**Your task**
Copy out each line of the listing that has the word "bodies" in it.

**Provided material**
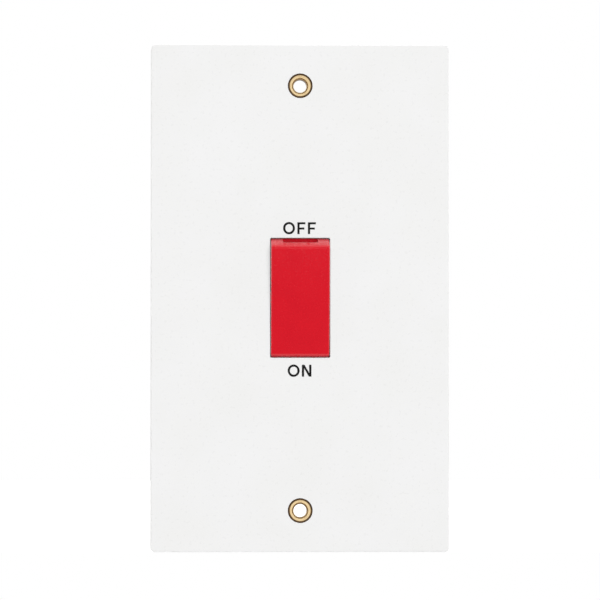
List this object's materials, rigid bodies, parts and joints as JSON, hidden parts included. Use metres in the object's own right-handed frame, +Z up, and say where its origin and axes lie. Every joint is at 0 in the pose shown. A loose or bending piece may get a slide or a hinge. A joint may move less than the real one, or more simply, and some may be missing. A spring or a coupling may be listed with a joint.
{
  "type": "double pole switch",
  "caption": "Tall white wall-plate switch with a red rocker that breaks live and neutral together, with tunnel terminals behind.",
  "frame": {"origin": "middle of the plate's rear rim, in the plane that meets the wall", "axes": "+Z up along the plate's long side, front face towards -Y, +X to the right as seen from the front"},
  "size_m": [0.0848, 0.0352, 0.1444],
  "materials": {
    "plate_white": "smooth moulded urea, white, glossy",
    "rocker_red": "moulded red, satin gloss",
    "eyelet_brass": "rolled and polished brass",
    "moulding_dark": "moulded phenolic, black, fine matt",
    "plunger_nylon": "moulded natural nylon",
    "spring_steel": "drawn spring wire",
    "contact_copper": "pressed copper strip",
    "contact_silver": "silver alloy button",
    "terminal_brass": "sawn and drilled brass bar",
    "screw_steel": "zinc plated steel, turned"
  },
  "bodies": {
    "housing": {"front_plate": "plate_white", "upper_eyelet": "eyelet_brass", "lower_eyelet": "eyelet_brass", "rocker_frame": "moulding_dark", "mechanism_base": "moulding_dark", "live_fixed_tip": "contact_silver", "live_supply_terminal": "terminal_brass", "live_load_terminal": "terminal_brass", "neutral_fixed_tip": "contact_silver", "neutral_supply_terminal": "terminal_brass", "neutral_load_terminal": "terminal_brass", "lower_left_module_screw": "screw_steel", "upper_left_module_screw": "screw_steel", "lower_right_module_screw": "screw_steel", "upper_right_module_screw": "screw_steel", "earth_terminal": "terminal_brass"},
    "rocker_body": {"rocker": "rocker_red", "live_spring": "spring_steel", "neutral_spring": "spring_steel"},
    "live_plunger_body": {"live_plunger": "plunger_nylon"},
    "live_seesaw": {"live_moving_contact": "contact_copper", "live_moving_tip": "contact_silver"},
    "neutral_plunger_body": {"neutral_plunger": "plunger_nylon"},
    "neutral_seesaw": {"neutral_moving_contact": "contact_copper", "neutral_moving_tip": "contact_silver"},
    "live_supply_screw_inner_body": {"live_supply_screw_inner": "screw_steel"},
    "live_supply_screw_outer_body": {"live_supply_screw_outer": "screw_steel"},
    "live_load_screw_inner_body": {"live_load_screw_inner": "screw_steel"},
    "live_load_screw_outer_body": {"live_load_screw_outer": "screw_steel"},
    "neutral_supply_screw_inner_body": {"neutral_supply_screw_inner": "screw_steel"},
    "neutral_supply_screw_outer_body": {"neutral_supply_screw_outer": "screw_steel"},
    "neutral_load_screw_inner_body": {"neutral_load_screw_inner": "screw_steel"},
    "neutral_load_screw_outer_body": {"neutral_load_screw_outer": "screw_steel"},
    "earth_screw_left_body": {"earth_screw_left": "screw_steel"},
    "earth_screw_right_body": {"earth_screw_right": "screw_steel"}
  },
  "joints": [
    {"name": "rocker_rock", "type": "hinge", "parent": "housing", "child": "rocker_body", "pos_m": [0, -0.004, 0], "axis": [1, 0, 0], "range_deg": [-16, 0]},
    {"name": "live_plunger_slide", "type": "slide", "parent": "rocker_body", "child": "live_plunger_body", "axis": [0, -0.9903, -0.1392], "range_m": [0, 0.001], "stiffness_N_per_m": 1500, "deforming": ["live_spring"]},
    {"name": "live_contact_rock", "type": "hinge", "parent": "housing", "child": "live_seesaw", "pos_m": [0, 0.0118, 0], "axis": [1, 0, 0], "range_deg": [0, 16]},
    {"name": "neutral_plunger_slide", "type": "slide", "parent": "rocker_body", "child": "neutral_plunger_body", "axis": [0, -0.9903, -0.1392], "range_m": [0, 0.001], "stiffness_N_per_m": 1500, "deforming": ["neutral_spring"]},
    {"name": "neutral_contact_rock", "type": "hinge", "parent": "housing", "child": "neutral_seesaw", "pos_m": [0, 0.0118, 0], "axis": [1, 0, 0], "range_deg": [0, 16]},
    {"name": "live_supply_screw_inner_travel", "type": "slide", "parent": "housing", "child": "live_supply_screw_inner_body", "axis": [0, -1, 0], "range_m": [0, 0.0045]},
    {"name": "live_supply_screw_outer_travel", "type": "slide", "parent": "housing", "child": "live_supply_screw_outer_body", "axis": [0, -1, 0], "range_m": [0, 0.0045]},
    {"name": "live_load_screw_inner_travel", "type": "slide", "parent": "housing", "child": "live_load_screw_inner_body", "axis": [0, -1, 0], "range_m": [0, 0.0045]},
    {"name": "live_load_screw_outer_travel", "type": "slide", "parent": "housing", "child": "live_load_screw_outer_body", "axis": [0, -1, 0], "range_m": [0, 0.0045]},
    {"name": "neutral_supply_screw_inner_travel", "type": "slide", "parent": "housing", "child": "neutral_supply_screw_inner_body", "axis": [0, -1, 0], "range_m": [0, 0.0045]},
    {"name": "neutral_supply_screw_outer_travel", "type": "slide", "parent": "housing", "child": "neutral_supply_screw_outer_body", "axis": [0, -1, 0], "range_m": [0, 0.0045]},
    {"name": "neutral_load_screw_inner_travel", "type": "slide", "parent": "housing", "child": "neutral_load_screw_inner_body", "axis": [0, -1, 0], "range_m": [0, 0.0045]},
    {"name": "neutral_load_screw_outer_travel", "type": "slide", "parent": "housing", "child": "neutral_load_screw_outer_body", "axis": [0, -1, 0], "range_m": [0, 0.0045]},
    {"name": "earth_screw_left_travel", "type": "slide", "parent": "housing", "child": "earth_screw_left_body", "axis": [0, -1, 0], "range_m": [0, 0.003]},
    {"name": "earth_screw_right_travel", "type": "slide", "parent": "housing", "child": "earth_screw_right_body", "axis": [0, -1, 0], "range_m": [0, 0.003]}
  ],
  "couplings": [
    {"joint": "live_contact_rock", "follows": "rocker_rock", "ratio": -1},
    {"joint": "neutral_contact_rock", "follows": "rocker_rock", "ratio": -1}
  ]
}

**Exercise response**
List this object's materials, rigid bodies, parts and joints as JSON, hidden parts included. Use metres in the object's own right-handed frame, +Z up, and say where its origin and axes lie. Every joint is at 0 in the pose shown. A loose or bending piece may get a slide or a hinge. A joint may move less than the real one, or more simply, and some may be missing. A spring or a coupling may be listed with a joint.
  "bodies": {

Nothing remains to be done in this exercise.